Lichens Contribute to Open Woodland
Stability in the Boreal Forest Through
Detrimental Effects on Pine Growth and
Root Ectomycorrhizal Development.
Marine Pacé, Nicole J. Fenton, David Paré, Franck O.P. Stefani, Hughes B. Massicotte, Linda E. Tackaberry, Yves Bergeron.
In the boreal forest, open lichen woodlands have been described as an alternative stable state to closed-crown feather moss forest. In this study, we addressed the role of terricolous lichens in stabilizing open woodlands by hindering tree regeneration and/or growth. Based on field and greenhouse experiments, we compared germination and growth of jack pine (Pinus banksiana) on feather mosses (primarily Pleurozium schreberi) and lichens (primarily Cladonia stellaris), using bare mineral soil as a control. Drivers were investigated by (1) manipulating nutrient supply, (2) simulating shade of a closed canopy on the ground layer with the assumption this would mitigate lichen influence on pine growth, and (3) examining pine root ectomycorrhizal colonization and diversity as indicators of pine ability to take up nutrients. Total growth of 6-month-old greenhouse and 2–3-year-old field seedlings, as well as belowground growth of 2-year-old greenhouse seedlings, was significantly greater in moss than in lichen. Seed germination was not affected by ground cover type. Although field phosphorus and base cation availability was greater in mosses than in lichens, fertilization did not entirely compensate for the negative effects of lichens on pine growth in the greenhouse.
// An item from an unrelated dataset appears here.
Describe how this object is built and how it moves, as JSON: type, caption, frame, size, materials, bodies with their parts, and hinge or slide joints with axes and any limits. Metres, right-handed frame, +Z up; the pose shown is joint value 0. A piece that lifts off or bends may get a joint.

Ground layer shading had no impact on pine growth. Lichens were associated with reduced abundance and modified composition of the root ectomycorrhizal community. By suggesting that terricolous lichens constitute a less favorable growth substrate than mosses for pine, our results support the hypothesis that lichens contribute to open woodland stability in the potentially closed-crown feather moss forest.